11. The device of claim 10, wherein the second atlas is a neighboring atlas neighboring the first atlas, and the neighboring atlas includes a second view image which is spatially adjacent to a first view image included in the first atlas.

12. The device of claim 10, wherein when there are a plurality of neighboring atlases for the first atlas, one of the plurality of neighboring atlases is selected as the second atlas based on a spatial position of the view image corresponding to the viewport image.

13. The device of claim 10, wherein the third atlas neighbors the atlas in which reception is not stopped and does not neighbor the atlas in which reception is stopped among the first atlas and the second atlas.
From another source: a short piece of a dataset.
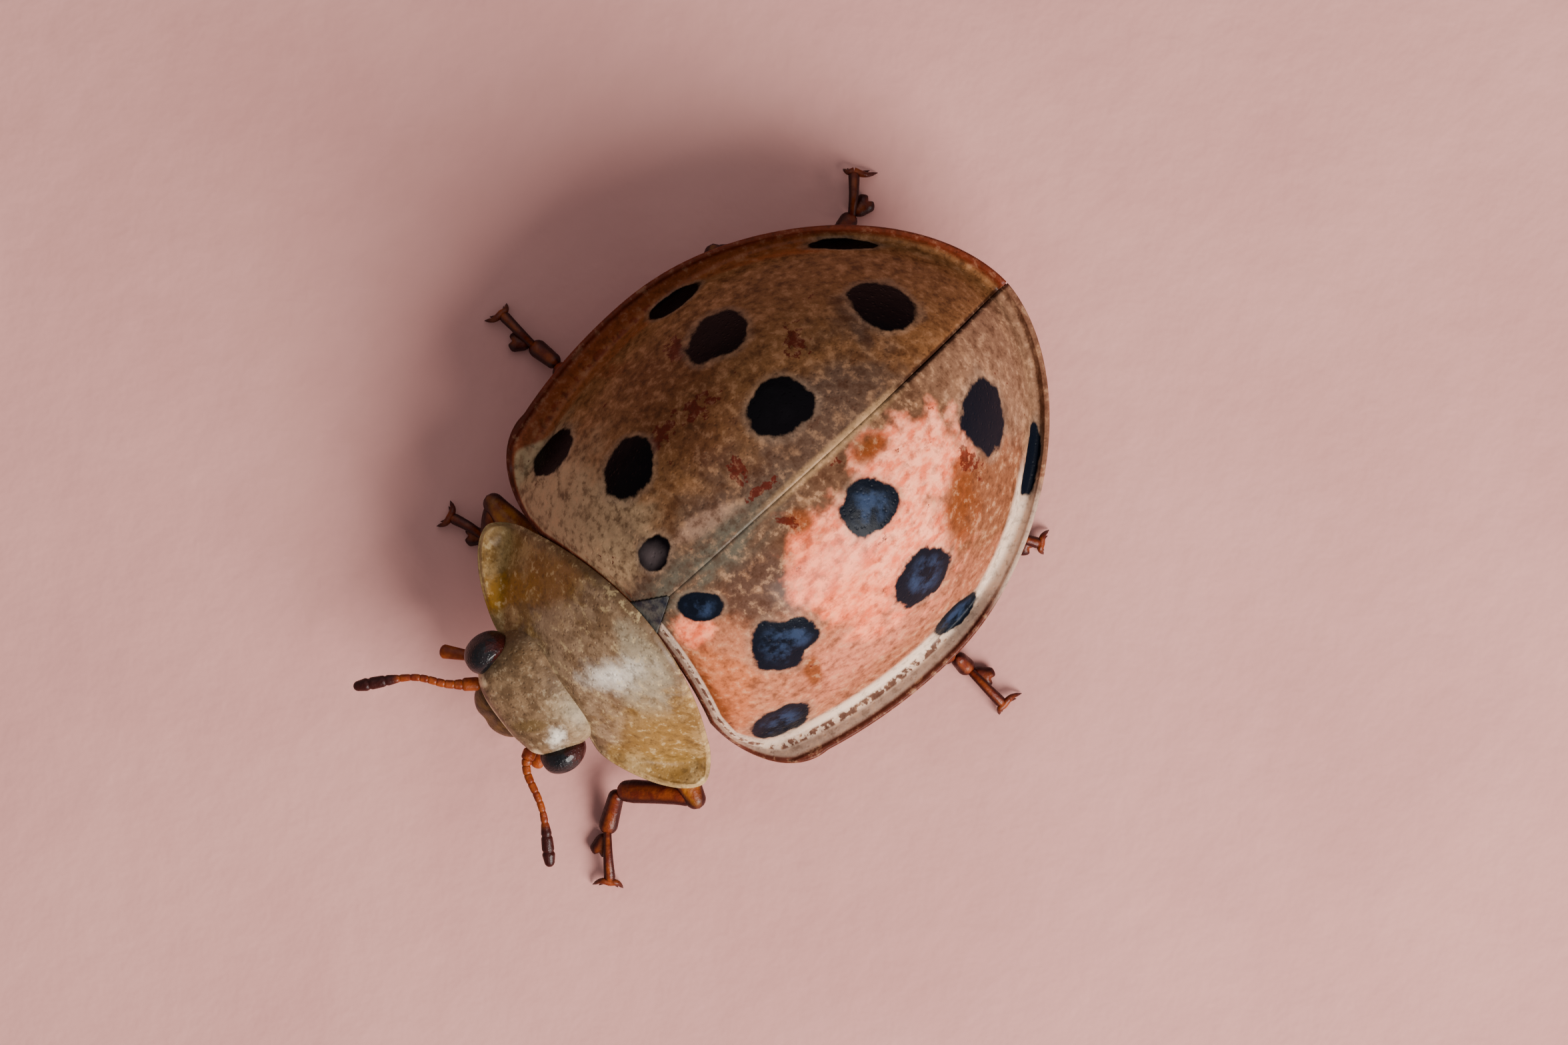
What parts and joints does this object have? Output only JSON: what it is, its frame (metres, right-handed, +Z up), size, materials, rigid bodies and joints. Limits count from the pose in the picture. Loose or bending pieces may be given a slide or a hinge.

14. The device of claim 10, wherein whether the switching is required is determined based on at least one of moving speed of a viewer, rotational speed of the viewer, a spatial interval between view images or a number of view images in the atlas.

15. The device of claim 10, wherein the bitstream of the first atlas to the third atlas is received from an edge server, and a number of bitstreams received by the edge server from a transmission server is greater than the number of bitstreams provided by the edge server to a terminal.

16. The device of claim 10, wherein the device further includes an image decoder which decodes the bitstream,

wherein a number of bitstreams provided by the bitstream reception unit to the image decoder is smaller than the number of bitstreams received by the bitstream reception unit.

17. The device of claim 10, wherein a mapping relation between view images and atlases is periodically updated.

18. The method of claim 10, wherein mapping information on more atlases than a number of atlases received by the bitstream reception unit is stored in the device,

wherein the mapping information is information on the view image included in the atlas per atlas.